Include with <these> braces means including from the system directory (/usr/include/), while with "these" means from the custom one - including the current directory.

In the header file, there are weird preprocessor directives, above and below the actual signature. That is called an include guard - it prevents the same header from being included twice. Which, is another argument in favor of a proper module system - you don't need hacks like this one.

Next comes the function header - it's our main function, from which the program starts running (more on that later). It returns an int, and takes two arguments - argc, and an array of strings argv.

Let's first discuss the return value. It's only a loose convention, of which values mean what. If the function performs an operation - typically the return value of zero means success, and a positive number - means an error code. If it returns an address - then the value of 0, which is NULL, means failure, and a positive number means a valid address. Sometimes numbers from 0 and up are all valid - like with file descriptors, returned by the open syscall, in which case the value -1 means an error. When it comes to program exit status, which is what the main function returns - despite the data type being a signed int, only values 0-255 are allowed - where 0 means success, and any other number is an error code. Error codes aren't standard across programs either - you need to look at the documentation for a particular program, to find out what it means. Of course, a better system would be a standard set of exception attributes - about if the exception is fatal, if it's transient, which module does it relate to, what is the cause. Some exceptions would be more specific, others - less. But for now, it's just numbers.

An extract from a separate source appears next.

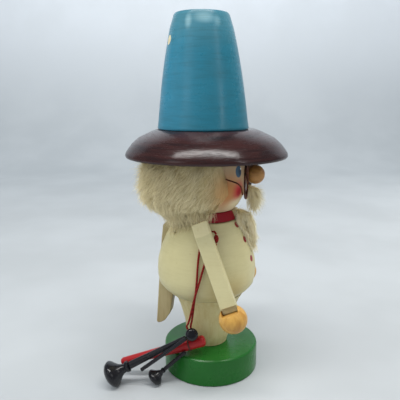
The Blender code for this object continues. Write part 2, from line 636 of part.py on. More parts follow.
def build():
    clear_scene()
    cream = paint("cream painted wood", (0.56, 0.52, 0.38), 0.42)
    skin = paint("pale skin paint", (0.66, 0.45, 0.34), 0.42)
    tan = paint("varnished lever wood", (0.52, 0.42, 0.25), 0.45)
    gold = paint("golden varnished wood", (0.56, 0.33, 0.10), 0.35)
    wood = paint("bare beech", (0.58, 0.42, 0.24), 0.6)
    nose_wood = paint("nose wood", (0.55, 0.32, 0.14), 0.35)
    green = paint("green painted wood", (0.07, 0.25, 0.09), 0.35)
    teal = paint("blue painted wood", (0.04, 0.20, 0.30), 0.35)
    mahogany = paint("dark brown stain", (0.06, 0.02, 0.022), 0.3)
    red = paint("red paint", (0.40, 0.01, 0.025), 0.4)
    bag_red = paint("bright red paint", (0.55, 0.015, 0.04), 0.35)
    black = paint("black lacquer", (0.012, 0.012, 0.014), 0.2)
    brown = paint("brown thread", (0.12, 0.04, 0.03), 0.8)
    cord = paint("dark red cord", (0.22, 0.012, 0.02), 0.8)
    fur = paint("white fur", (0.78, 0.74, 0.66), 0.9)
    wire = paint("gilt wire", (0.20, 0.11, 0.06), 0.35, 0.9)
    steel = paint("steel pin", (0.45, 0.45, 0.46), 0.35, 1.0)

    slot = cutter(extruded("slot", SLOT_OUTLINE, -SLOT_W / 2, SLOT_W / 2))
    slot.location = Vector((0, PIVOT_Y, PIVOT_Z)) * MM
    waist_low, waist_high = WAIST_Z - PEG_DEPTH, WAIST_Z + PEG_DEPTH
    waist_bore = cutter(peg("waist_bore", PEG_R + GAP, waist_low, waist_high, y=TRUNK_Y))
    hat_low, hat_high = HEAD_TOP - PEG_DEPTH, BRIM_TOP + PEG_DEPTH
    hat_bore = cutter(peg("hat_bore", PEG_R + GAP, hat_low, hat_high, y=HAT_PEG_Y))
    neck_low, neck_high = MOUTH_Z - NECK_PEG_DEPTH, MOUTH_Z + NECK_PEG_DEPTH
    neck_bores = []
    for side, label in ((-1, "right"), (1, "left")):
        x = side * NECK_PEG_X
        bore = peg("neck_bore_" + label, NECK_PEG_R + GAP, neck_low, neck_high, y=TORSO_Y, x=x, steps=16)
        neck_bores.append(cutter(bore))
        peg("neck_dowel_" + label, NECK_PEG_R, neck_low + GAP, neck_high - GAP, wood, y=TORSO_Y, x=x, steps=16)

    base_bore = make_base(wood, green)
    peg("waist_dowel", PEG_R, waist_low + GAP, waist_high - GAP, wood, y=TRUNK_Y)
    make_trunk(cream, slot, base_bore, waist_bore)
    arm_bores = [make_arm(side, label, cream, gold, wood) for side, label in ((-1, "right"), (1, "left"))]
    pin_hole = make_torso(cream, slot, waist_bore, neck_bores, arm_bores)
    make_lever(tan, steel, pin_hole)
    make_collar(red)
    make_head(skin, nose_wood, neck_bores, hat_bore)
    make_hat(teal, mahogany, hat_bore)
    peg("hat_dowel", PEG_R, hat_low + GAP, hat_high - GAP, wood, y=HAT_PEG_Y)
    make_hair(fur)
    make_beard(fur)
    make_moustache(fur)
    make_spectacles(wire)
    make_bagpipe(black, bag_red, brown, cord)


build()
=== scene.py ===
# Looks of the turned wooden nutcracker: paint, varnish, wire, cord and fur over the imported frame.
# The frame is the part's own, in metres: the figure faces -Y and its right side is at -X. Rows of a
# turned surface, cord routes and tables are written in millimetres and scaled where they are used.

import math
import bmesh
import bpy
import numpy as np
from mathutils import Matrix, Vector
from mathutils.bvhtree import BVHTree
from mathutils.kdtree import KDTree
from mathutils.noise import noise_vector, seed_set


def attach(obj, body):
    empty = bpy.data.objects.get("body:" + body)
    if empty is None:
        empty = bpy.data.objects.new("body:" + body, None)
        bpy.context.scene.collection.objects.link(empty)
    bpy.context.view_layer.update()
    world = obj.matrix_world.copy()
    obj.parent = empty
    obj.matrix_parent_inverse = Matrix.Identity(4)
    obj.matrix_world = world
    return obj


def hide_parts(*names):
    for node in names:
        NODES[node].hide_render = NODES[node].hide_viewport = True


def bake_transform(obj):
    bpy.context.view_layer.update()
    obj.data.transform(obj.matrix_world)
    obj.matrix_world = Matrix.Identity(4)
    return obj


MM = 0.001
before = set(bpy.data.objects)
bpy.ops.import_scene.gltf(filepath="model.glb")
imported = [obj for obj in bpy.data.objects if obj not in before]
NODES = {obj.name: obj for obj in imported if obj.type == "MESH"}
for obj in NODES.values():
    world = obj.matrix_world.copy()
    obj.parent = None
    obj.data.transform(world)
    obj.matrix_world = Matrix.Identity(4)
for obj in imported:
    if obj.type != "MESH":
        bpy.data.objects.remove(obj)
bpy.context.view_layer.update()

HEAD_Y = 4.6 * MM                       # the turned axis of the head, and that of the body
TORSO_Y = 4.2 * MM


# Camera

CAMERA_AT = Vector((-407.5, -61.7, 240.5)) * MM
CAMERA_TURN = math.radians(10.0)        # how far the view swings from the figure's right side to its front
CAMERA_DIP = math.radians(11.89)
CAMERA_LENS = 43.6
LEVEL = Vector((math.cos(CAMERA_TURN), math.sin(CAMERA_TURN), 0.0))     # away from the camera
RIGHT = Vector((LEVEL.y, -LEVEL.x, 0.0))
UP = Vector((0, 0, 1))


def make_camera():
    data = bpy.data.cameras.new("camera")
    data.lens = CAMERA_LENS
    data.sensor_width = 36.0
    data.clip_start = 0.01
    camera = bpy.data.objects.new("camera", data)
    bpy.context.scene.collection.objects.link(camera)
    camera.location = CAMERA_AT
    look = LEVEL * math.cos(CAMERA_DIP) - UP * math.sin(CAMERA_DIP)
    camera.rotation_euler = look.to_track_quat("-Z", "Y").to_euler()
    bpy.context.scene.camera = camera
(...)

Next let's take a look at datatypes. They in large part correspond to the machine data types, that the processor operates on - C is not far removed from assembly. There's signed and unsigned numbers, a character, which is actually a single byte, bool, float, struct, union and pointer. Pointer is special - it is actually not a "real" datatype - it is just an unsigned number, wide enough to store an address for the current architecture. You can easily convert a pointer to a number and back. A pointer to 0, a NULL pointer, is a special kind of pointer, which is technically valid - you can dereference it - but typically you don't want to dereference it, because you probably didn't intend to look at the value at address 0, and it is a programming mistake if you do.

Next is another datatype, that doesn't really exist - an array. An array is just a pointer, and to index into the array you use an offset. So these are equivalent:

*(argv+1)
argv[1]
1[argv]

How then do you determine where the array ends? You use a separate variable. Or, you use a decades-old dirty trick.

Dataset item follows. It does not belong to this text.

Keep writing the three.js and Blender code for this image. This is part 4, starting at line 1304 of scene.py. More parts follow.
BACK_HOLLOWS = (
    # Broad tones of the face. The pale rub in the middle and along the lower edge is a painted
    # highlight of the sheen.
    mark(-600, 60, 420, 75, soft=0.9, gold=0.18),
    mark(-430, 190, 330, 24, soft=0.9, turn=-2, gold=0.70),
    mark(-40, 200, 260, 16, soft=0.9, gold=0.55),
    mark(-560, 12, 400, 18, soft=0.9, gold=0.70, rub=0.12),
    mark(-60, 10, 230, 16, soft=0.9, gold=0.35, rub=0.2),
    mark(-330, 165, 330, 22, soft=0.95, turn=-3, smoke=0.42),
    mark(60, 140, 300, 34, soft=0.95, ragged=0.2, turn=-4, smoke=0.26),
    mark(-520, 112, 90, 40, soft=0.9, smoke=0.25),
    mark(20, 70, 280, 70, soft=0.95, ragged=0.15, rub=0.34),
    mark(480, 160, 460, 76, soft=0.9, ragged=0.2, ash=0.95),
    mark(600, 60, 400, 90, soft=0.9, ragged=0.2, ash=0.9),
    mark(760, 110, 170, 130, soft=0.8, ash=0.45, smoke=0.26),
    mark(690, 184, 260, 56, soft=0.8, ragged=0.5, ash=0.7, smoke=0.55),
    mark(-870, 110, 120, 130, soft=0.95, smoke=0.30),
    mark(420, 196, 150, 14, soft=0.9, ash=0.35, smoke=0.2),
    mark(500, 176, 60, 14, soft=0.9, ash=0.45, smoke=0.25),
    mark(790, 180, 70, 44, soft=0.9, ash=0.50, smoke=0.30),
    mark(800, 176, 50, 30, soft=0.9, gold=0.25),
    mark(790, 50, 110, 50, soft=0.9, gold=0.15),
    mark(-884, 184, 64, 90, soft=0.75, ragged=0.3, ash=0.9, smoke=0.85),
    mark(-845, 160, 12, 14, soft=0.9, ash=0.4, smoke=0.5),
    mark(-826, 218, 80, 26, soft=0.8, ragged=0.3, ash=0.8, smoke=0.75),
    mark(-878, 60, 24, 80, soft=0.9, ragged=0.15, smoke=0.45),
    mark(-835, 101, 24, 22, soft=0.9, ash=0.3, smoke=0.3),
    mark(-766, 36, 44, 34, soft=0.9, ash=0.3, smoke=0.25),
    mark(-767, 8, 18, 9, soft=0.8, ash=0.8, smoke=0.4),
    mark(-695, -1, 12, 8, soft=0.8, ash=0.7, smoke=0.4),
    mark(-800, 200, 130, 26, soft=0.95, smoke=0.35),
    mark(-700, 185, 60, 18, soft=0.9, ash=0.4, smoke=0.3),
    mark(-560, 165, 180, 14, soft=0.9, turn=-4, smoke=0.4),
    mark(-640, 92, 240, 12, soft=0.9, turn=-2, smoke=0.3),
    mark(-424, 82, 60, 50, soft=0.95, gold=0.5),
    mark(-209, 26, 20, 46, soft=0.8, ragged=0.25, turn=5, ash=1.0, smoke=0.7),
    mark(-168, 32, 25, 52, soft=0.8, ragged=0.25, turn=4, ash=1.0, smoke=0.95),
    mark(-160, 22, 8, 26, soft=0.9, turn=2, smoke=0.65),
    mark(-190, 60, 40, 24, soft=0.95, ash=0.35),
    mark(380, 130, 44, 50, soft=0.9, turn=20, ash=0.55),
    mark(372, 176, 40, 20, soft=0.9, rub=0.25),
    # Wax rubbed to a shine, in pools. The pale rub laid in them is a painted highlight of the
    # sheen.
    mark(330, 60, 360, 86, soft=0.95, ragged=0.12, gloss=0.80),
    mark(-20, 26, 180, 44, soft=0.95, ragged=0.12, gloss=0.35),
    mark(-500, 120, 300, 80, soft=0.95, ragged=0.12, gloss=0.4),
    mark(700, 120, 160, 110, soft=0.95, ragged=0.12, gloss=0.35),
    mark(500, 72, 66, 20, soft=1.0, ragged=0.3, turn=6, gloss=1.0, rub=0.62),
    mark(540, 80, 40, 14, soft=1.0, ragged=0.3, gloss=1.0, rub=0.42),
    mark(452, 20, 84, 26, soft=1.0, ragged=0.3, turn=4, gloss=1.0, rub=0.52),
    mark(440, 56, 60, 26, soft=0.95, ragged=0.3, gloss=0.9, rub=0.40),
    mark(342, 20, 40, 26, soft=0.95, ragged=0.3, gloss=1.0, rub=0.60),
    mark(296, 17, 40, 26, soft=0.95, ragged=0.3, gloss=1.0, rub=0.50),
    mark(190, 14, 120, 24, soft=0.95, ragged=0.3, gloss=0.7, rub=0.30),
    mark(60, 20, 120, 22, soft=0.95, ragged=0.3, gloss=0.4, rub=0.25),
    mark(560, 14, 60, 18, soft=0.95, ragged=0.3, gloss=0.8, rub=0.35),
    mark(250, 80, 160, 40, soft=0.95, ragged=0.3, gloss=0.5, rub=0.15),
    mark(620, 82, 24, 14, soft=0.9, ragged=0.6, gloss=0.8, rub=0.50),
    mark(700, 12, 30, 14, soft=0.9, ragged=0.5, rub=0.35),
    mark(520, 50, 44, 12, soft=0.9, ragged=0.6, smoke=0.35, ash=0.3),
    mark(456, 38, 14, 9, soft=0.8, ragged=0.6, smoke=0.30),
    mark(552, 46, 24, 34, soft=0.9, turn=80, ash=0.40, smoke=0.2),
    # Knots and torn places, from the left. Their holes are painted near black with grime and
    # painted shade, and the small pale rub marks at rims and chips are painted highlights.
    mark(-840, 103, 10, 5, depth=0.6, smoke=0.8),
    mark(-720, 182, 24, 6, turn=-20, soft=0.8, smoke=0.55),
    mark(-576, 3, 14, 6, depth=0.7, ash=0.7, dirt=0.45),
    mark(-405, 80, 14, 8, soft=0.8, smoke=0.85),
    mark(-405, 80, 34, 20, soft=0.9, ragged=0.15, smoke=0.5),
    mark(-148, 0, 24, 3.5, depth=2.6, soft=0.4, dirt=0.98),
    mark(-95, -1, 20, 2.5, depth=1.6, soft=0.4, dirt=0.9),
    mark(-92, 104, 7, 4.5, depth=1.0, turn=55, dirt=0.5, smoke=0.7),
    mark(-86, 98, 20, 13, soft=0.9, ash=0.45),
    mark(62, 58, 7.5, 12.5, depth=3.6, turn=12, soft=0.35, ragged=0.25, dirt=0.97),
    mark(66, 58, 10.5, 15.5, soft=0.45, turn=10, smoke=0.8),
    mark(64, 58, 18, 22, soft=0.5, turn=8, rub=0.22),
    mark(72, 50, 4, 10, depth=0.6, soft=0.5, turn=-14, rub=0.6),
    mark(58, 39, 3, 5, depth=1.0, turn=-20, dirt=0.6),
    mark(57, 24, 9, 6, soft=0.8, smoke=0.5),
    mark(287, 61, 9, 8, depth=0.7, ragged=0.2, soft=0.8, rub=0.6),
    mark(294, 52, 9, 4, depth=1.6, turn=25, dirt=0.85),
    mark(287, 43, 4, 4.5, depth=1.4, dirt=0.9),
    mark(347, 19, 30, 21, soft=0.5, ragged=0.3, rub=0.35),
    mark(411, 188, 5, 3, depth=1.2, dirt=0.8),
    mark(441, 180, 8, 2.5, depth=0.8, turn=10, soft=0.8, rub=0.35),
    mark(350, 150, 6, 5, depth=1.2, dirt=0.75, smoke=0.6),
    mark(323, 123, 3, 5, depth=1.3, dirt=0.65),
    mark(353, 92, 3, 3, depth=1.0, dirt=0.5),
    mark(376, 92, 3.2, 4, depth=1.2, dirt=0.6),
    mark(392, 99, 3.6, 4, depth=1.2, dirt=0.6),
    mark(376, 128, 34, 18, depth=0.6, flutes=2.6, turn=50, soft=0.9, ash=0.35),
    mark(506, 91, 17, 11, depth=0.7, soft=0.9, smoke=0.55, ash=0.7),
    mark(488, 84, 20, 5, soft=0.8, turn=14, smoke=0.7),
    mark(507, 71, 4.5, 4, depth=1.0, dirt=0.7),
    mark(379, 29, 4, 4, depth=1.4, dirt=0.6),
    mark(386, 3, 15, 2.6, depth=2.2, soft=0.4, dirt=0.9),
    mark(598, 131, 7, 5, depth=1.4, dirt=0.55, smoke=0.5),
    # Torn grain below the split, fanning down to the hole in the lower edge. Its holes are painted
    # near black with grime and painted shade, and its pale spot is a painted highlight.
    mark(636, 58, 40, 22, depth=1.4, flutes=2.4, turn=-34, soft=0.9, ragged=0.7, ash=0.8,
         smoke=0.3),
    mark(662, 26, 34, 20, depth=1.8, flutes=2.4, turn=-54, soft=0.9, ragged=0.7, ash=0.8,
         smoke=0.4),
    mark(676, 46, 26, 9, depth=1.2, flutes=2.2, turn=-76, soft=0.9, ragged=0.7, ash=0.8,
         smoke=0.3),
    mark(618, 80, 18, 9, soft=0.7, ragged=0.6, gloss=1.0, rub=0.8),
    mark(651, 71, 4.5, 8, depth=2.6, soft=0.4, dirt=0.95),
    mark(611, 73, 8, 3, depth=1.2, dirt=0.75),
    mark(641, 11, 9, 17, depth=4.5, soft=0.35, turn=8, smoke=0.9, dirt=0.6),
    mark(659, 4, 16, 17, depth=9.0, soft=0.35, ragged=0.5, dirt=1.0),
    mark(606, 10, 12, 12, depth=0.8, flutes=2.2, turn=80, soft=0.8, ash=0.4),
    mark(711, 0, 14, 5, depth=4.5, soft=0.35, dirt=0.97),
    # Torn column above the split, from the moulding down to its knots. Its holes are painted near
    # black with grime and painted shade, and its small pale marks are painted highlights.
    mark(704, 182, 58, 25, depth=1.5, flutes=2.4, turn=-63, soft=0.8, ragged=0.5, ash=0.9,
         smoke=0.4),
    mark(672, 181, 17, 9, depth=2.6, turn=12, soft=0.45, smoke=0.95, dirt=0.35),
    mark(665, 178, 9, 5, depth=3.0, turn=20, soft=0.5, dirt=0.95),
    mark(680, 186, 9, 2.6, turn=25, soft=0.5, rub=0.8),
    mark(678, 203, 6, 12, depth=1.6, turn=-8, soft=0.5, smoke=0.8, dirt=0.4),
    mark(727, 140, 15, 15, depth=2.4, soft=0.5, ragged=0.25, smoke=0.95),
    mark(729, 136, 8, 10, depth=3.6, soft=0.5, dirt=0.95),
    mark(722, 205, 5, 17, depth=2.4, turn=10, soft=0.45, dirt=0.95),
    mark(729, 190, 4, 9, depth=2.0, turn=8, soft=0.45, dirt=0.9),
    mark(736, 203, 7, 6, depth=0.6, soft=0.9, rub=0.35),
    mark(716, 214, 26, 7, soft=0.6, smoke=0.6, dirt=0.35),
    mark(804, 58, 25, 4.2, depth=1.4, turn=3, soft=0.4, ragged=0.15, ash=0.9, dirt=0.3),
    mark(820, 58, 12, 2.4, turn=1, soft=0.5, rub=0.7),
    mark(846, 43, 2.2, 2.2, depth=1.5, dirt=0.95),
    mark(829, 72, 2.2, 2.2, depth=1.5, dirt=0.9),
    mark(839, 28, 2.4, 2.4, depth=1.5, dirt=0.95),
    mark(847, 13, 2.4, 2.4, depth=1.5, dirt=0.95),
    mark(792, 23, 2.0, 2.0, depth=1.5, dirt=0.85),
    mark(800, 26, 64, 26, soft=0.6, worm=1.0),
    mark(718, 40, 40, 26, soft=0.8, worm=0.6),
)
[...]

Another datatype, that doesn't really exist - a character string. A character string is just an array, which is just a pointer. But there is no second variable to determine the length of the string. Instead, there is an implicit contract - the last character of a string will be a zero byte, a NULL. So, if you print out a string - the printing function will start at the start address, and continue reading byte-by-byte - until it finds the NULL character. If for some reason it's not there - the function will continue reading either up to an unmapped page boundary, in which case there will be a SegFault, or a random other NULL byte - and if between the start and the NULL byte, there was stored, for example, a password - it will be printed out as well. As you can imagine, historically, this has been a major source of vulnerabilities.

When writing a program, you are doing computer maths. And you would prefer to operate with actual mathematical concepts, and not concrete computer ones - you shouldn't care about how many bits are in a number, or if an array is a pointer and an offset. That's not the role C plays - it's close to hardware. For a higher-level system, look into how integers are handled in Python - when small, they use the native datatype. But if they get too large - they implicitly convert to "BigInteger" implementation, and don't just loop around.

So then, what is char**? It's an array of NULL-terminated character strings, the length of which is passed in the argc variable. The array contains command-line arguments, with which the program was launched - the first argument always contains the path to the executable itself.

So then, what does the program do? It prints out it's first actual command-line argument. Compile it and run it:

[lostghost1@archlinux c]$ gcc main.c
[lostghost1@archlinux c]$ ./a.out hello
hello

Success! But wait, what did this gcc program actually do? And how exactly was the resulting executable, well, executed? That's for a later blog. See ya then!

Top comments (2)

Roi Kadmon • Jul 5

Great work!
Since you're mentioning libraries and explaining how C works, I think it'd help to mention that printf() in the program you showed is part of the standard C library. I think an easy-to-digest way of explaining it is that ir provides many functionalities that are likely to be useful for some programs, including:

Input-output functions: The printf() you mentioned, along with other variations that write to a specific file (not necessarily the standard output), including functions that deal with files -opening, closing files, reading from / writing to files [although it may be helpful to mention that the C notion of a file can be different from Linux' file-descriptor mechanism];
Numeric functions: Including basic functions like absolute value, minimum, maximum, etc., and also including exponential, power, trigonometric, hyperbolic and format-conversion functions;
String functions: Converting strings to numeric values, concatenating strings, searching for substrings, copying strings, etc. I'd point the reader to the C page in cppreference so they can get an idea of what functions are available, if they're interested. Moreover, you have different revisions of the C language that incrementally add more core functionality and library functions. (Much of what I've said could be out-of-scope, at least to expand on, but I think it could be helpful to mention.)

Bee Buzzin • Jul 5

Just finished reading your article. Pretty easy to follow along, but I'm definitely missing some background info on C and programming concepts. Will be reading your other articles to try to catch up!